* TASK TO COMPLETE *
Each line from the one containing "bpy.data.objects.remove(obj)" through the one containing "HEAD_GAP, FACE_GAP = 24, 12" must be echoed exactly, endpoints included, and every other line omitted.

* DATA SEGMENT *

━━━━━━━━━━━━━━━━━━━━

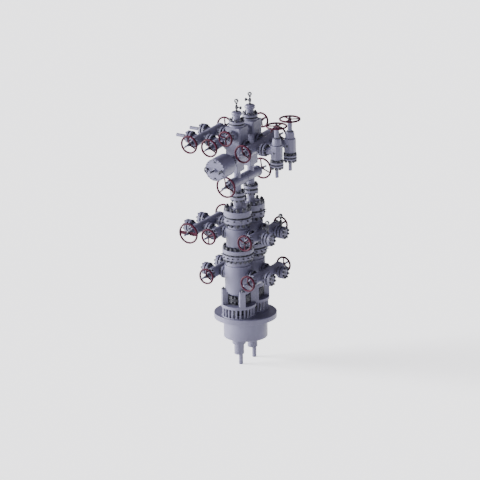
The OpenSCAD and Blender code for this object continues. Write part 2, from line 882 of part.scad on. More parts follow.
rear() wing_valve_right();  // rear_wing_valve_right
rear() choke();  // rear_choke
rear() swab_wheel();  // rear_swab_wheel
rear() master_wheel();  // rear_master_wheel
rear() wing_wheel_inner();  // rear_wing_wheel_inner
rear() wing_wheel_outer();  // rear_wing_wheel_outer
rear() wing_wheel_right();  // rear_wing_wheel_right
rear() choke_wheel();  // rear_choke_wheel
rear() annulus_wheel_inner();  // rear_annulus_wheel_inner
rear() annulus_wheel_outer();  // rear_annulus_wheel_outer
rear() annulus_wheel_right();  // rear_annulus_wheel_right
rear() casing_wheel_left();  // rear_casing_wheel_left
rear() casing_wheel_right();  // rear_casing_wheel_right
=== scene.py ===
"""Looks of the twin gas wellhead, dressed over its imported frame."""
from collections import namedtuple
from math import cos, pi, radians, sin, sqrt

import bpy
import numpy as np
from mathutils import Matrix, Vector


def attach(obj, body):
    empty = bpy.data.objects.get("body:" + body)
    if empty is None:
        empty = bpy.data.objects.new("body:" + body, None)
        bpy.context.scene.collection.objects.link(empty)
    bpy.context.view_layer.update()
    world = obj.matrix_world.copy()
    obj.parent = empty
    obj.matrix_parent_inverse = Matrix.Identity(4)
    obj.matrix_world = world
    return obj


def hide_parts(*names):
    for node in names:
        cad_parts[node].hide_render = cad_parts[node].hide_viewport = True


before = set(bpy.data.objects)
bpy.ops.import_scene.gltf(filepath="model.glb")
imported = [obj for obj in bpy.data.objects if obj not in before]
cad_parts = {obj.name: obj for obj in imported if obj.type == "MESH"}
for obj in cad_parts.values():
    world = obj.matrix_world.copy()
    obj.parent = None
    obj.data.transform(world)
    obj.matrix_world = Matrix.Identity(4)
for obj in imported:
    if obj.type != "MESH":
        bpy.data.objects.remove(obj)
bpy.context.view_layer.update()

# Sizes are in millimetres, as in the part's drawing
MM = 0.001
ROOT = "stack"
SIDES = ("front", "rear")

# The wells' places, and the gaps between the faces of mated flanges
WELL_SPACING, TWIN_GAP = 540, 14
SIDE_LIMIT = (WELL_SPACING - TWIN_GAP) / 2
HEAD_GAP, FACE_GAP = 24, 12

# Base plate, conductor and the pipes below it
BASE_D, BASE_T, PAD_D, PAD_T = 1310, 110, 712, 20
CONDUCTOR_D, CONDUCTOR_LEN, CONDUCTOR_SEAT, CONDUCTOR_FIT = 914, 421, 20, 1
CASING_D, LINER_D, TUBING_D, PIPE_WALL, TUBING_OFFSET = 285, 206, 89, 11, 40
CASING_STUB, LINER_STUB, TUBING_STUB = 91, 319, 543

# Jack posts and support cage
JACK_COUNT, JACK_D, JACK_H = 24, 44, 185
CAGE_D, CAGE_RING_T, CAGE_BORE = 728, 61, 330
CAGE_POST_H, CAGE_POST_W, CAGE_FIT, CAGE_LEDGE_D = 332, 118, 3, 500
CAGE_POST_ANGLES = (45, 135, 225, 315)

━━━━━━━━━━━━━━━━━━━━

* EXPECTED ANSWER *
        bpy.data.objects.remove(obj)
bpy.context.view_layer.update()

# Sizes are in millimetres, as in the part's drawing
MM = 0.001
ROOT = "stack"
SIDES = ("front", "rear")

# The wells' places, and the gaps between the faces of mated flanges
WELL_SPACING, TWIN_GAP = 540, 14
SIDE_LIMIT = (WELL_SPACING - TWIN_GAP) / 2
HEAD_GAP, FACE_GAP = 24, 12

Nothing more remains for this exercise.